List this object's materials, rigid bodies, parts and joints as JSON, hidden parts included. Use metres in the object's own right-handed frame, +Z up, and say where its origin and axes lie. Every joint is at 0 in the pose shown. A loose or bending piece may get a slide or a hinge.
==
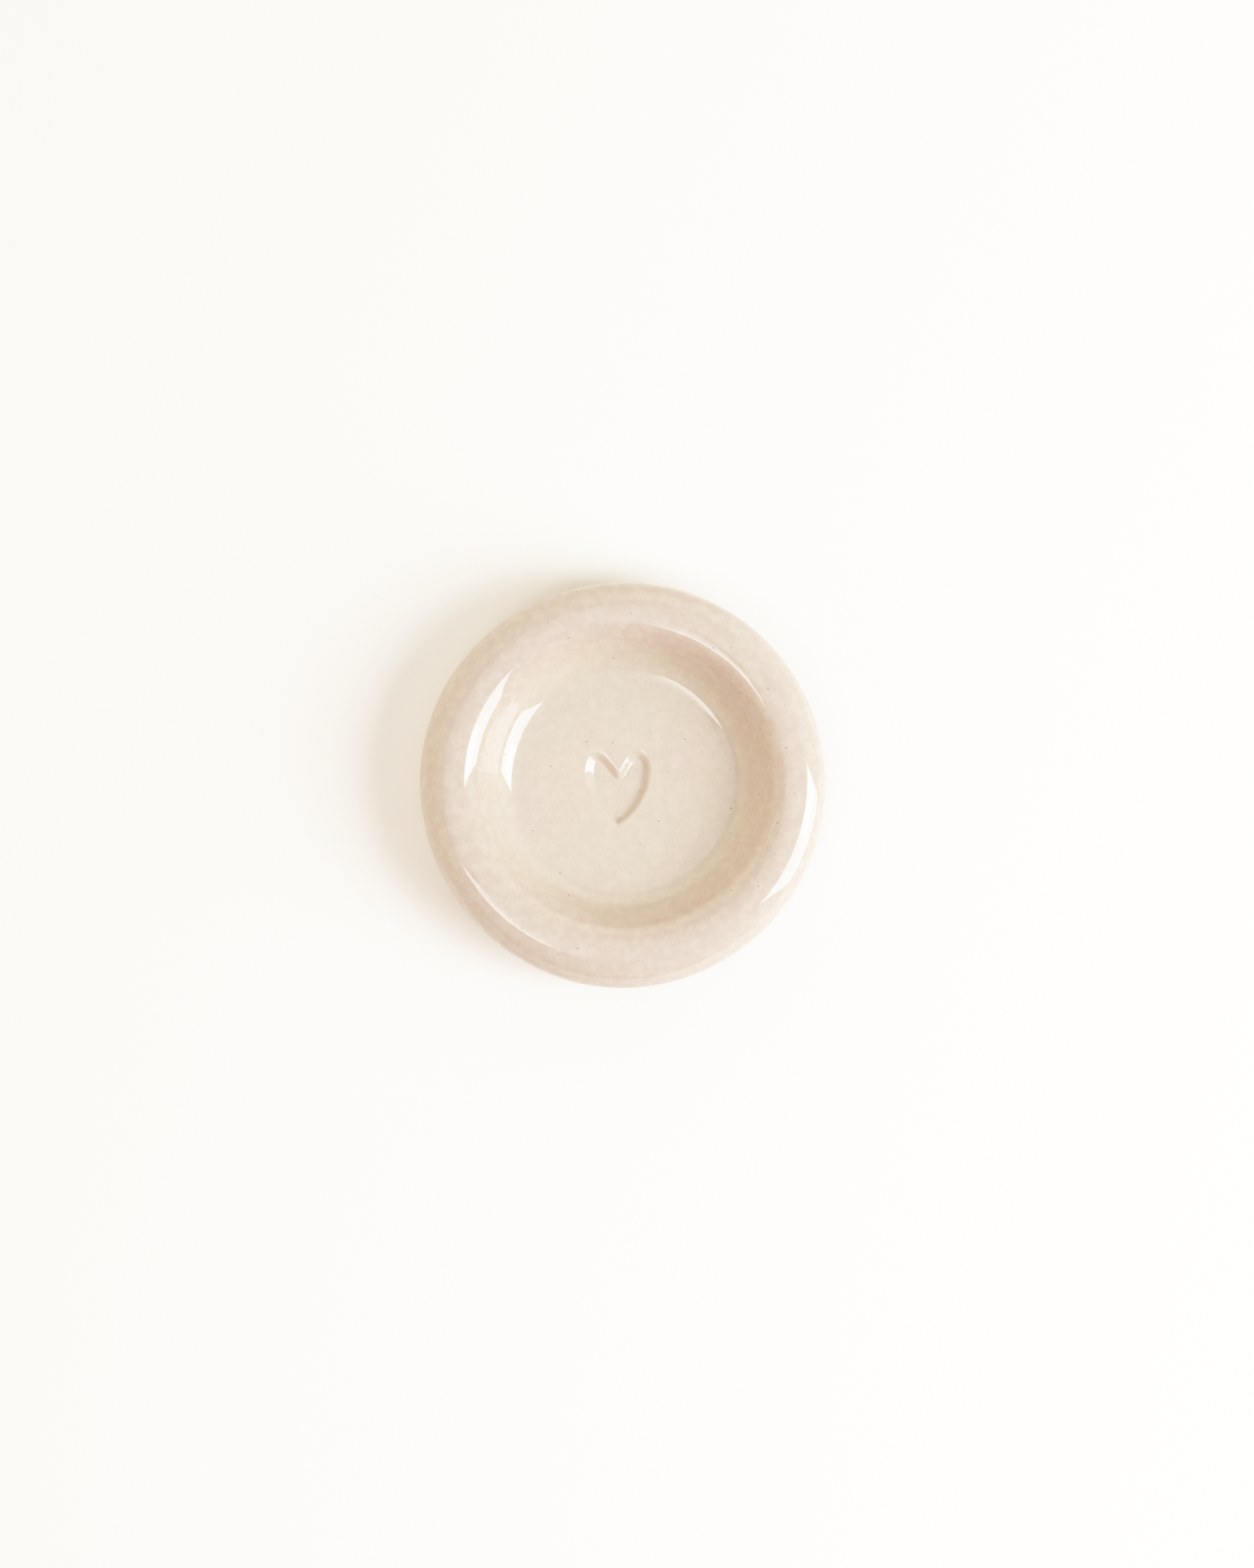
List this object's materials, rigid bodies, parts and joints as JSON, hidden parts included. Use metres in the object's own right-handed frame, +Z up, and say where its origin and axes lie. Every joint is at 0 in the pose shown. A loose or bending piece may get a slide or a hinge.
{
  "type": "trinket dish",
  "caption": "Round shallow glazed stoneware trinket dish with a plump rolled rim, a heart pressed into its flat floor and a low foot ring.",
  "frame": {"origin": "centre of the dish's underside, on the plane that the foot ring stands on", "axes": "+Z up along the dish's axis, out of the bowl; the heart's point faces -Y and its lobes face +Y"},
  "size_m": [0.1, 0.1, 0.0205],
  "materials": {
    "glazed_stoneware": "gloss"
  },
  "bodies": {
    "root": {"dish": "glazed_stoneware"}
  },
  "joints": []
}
--
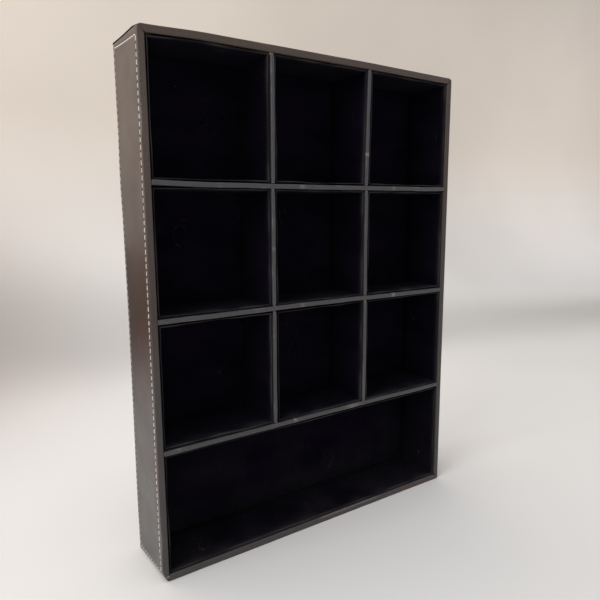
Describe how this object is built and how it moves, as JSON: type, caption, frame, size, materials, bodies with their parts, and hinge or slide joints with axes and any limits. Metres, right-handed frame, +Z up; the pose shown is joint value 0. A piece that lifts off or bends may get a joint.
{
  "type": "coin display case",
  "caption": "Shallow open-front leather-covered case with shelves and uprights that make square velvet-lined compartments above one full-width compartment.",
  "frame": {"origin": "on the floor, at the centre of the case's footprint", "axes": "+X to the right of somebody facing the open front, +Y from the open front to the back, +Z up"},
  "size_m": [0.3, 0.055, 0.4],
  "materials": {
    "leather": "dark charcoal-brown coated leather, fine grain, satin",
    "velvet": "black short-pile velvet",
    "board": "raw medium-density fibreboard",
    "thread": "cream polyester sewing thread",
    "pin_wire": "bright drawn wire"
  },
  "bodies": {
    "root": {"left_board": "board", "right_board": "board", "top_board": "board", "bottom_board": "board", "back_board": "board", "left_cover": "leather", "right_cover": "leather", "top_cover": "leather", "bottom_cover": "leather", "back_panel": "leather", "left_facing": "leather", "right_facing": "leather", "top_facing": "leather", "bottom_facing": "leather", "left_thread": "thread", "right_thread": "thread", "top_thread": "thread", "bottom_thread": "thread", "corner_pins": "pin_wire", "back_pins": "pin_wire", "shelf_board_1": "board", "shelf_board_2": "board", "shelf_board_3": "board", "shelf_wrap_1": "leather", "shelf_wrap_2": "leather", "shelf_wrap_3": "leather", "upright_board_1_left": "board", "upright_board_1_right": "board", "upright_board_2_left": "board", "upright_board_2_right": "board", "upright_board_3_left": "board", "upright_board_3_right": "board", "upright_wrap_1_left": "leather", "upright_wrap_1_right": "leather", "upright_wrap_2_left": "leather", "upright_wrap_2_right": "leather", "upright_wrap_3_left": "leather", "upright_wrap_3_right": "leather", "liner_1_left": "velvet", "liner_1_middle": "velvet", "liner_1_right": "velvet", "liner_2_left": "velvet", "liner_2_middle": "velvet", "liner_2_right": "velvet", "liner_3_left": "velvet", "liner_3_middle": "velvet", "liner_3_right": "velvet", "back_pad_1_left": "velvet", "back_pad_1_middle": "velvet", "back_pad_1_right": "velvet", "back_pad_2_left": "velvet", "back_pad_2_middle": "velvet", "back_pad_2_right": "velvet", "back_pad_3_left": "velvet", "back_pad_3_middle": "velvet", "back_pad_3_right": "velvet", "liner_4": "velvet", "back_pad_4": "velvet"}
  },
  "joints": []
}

| Stated goal |
Collect each line of the entries that has the word "with", copying it in full.

| The completed task |
  "caption": "Round shallow glazed stoneware trinket dish with a plump rolled rim, a heart pressed into its flat floor and a low foot ring.",
Describe how this object is built and how it moves, as JSON: type, caption, frame, size, materials, bodies with their parts, and hinge or slide joints with axes and any limits. Metres, right-handed frame, +Z up; the pose shown is joint value 0. A piece that lifts off or bends may get a joint.
  "caption": "Shallow open-front leather-covered case with shelves and uprights that make square velvet-lined compartments above one full-width compartment.",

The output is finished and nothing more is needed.